> Required work
Where a line holds "with", copy it.
============
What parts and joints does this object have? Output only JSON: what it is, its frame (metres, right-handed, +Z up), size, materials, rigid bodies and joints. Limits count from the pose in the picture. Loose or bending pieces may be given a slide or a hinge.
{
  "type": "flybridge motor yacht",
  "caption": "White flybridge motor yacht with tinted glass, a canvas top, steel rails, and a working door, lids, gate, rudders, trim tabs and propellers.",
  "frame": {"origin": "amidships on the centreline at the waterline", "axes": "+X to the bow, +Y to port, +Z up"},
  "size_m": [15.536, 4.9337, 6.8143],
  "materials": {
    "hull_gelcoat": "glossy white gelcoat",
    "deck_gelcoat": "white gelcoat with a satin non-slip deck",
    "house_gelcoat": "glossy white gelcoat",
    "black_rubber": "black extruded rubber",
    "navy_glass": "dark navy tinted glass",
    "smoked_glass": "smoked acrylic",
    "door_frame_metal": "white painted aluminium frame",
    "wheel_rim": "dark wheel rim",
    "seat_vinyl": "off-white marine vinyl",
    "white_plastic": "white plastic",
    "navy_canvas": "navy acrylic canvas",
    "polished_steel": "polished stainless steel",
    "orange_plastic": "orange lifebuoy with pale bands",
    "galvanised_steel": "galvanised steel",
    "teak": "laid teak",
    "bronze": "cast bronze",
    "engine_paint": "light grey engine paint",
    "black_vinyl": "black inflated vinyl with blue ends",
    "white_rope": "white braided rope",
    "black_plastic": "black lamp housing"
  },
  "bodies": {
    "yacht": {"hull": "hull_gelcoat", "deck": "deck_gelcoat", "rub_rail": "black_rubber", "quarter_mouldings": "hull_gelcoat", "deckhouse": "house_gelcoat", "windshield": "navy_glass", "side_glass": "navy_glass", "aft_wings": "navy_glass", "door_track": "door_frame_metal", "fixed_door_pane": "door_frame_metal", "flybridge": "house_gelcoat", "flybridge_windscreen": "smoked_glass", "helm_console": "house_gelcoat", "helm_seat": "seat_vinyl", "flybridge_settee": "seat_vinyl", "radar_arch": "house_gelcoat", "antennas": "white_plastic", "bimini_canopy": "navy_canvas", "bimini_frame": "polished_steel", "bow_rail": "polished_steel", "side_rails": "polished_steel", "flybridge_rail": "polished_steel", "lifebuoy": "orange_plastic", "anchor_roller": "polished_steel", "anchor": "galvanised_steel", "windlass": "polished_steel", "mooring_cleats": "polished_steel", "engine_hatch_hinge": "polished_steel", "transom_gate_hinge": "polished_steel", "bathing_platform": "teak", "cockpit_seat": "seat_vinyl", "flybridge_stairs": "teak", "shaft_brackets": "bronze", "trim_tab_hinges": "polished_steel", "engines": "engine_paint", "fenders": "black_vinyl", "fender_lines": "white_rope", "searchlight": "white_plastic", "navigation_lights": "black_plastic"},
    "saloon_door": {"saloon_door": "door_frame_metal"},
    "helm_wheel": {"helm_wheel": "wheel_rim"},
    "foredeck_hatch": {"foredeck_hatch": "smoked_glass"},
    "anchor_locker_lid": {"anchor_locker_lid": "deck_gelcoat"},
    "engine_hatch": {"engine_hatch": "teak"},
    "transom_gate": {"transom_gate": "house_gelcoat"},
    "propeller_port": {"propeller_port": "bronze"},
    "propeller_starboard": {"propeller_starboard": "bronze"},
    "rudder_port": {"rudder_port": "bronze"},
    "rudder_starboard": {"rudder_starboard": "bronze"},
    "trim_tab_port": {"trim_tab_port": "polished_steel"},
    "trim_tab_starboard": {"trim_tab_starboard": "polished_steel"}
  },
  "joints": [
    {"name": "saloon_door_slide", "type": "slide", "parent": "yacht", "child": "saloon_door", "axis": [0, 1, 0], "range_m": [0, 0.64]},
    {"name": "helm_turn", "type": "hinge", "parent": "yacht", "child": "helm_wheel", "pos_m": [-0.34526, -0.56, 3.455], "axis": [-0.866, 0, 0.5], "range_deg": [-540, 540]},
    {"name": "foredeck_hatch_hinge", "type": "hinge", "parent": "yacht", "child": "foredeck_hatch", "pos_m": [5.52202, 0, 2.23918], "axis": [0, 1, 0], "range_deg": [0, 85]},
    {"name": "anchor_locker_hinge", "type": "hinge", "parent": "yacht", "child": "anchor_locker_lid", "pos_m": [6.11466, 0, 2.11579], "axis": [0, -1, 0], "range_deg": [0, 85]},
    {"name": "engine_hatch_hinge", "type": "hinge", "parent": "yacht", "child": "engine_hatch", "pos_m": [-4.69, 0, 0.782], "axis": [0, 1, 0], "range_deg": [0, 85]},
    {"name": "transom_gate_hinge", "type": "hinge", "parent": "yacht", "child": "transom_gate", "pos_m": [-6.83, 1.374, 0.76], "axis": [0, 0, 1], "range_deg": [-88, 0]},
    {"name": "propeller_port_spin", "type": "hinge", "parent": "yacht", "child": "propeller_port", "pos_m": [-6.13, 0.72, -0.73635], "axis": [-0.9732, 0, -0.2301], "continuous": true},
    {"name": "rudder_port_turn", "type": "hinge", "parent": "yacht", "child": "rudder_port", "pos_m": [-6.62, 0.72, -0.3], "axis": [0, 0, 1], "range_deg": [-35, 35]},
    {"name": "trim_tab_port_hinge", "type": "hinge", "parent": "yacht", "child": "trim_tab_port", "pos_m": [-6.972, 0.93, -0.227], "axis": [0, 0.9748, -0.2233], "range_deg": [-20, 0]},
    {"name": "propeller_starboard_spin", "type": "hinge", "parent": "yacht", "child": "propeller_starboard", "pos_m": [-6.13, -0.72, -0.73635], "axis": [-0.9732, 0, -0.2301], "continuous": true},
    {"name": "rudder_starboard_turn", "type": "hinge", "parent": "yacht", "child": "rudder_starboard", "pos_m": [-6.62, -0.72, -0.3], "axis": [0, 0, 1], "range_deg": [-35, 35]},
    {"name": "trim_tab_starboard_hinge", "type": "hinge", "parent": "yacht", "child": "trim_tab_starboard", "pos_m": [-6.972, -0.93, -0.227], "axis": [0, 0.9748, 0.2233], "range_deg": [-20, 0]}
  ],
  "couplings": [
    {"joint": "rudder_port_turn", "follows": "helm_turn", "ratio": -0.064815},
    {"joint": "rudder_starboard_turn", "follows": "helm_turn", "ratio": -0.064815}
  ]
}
============
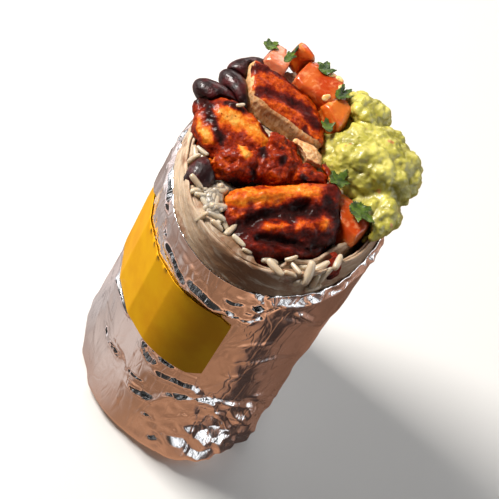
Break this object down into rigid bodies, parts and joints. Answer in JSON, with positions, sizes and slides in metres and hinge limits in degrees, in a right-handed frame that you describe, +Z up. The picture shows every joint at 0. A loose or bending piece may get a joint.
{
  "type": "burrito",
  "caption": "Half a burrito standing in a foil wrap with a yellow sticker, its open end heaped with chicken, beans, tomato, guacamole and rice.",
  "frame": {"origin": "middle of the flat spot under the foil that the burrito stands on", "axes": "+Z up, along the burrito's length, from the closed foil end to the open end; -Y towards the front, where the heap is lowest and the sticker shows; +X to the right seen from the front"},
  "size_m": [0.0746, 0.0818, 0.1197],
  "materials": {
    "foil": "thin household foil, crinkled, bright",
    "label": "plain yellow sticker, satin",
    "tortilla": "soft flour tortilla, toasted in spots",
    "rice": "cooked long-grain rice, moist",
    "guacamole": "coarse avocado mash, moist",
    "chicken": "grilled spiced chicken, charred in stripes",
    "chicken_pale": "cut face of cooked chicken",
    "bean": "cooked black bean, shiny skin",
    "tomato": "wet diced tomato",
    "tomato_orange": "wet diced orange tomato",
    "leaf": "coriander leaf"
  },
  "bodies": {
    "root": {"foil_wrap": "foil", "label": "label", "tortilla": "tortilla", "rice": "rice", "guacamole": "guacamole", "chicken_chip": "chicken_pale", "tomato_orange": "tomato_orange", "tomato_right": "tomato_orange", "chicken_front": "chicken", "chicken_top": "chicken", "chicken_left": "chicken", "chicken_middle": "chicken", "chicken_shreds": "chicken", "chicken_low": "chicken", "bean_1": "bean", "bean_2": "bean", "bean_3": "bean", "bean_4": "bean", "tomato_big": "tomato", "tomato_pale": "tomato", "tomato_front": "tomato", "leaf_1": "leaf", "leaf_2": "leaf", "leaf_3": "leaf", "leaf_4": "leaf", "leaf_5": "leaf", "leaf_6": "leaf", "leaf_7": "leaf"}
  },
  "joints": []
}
============
> Response to the task
  "caption": "White flybridge motor yacht with tinted glass, a canvas top, steel rails, and a working door, lids, gate, rudders, trim tabs and propellers.",
    "deck_gelcoat": "white gelcoat with a satin non-slip deck",
    "orange_plastic": "orange lifebuoy with pale bands",
    "black_vinyl": "black inflated vinyl with blue ends",
Break this object down into rigid bodies, parts and joints. Answer in JSON, with positions, sizes and slides in metres and hinge limits in degrees, in a right-handed frame that you describe, +Z up. The picture shows every joint at 0. A loose or bending piece may get a joint.
  "caption": "Half a burrito standing in a foil wrap with a yellow sticker, its open end heaped with chicken, beans, tomato, guacamole and rice.",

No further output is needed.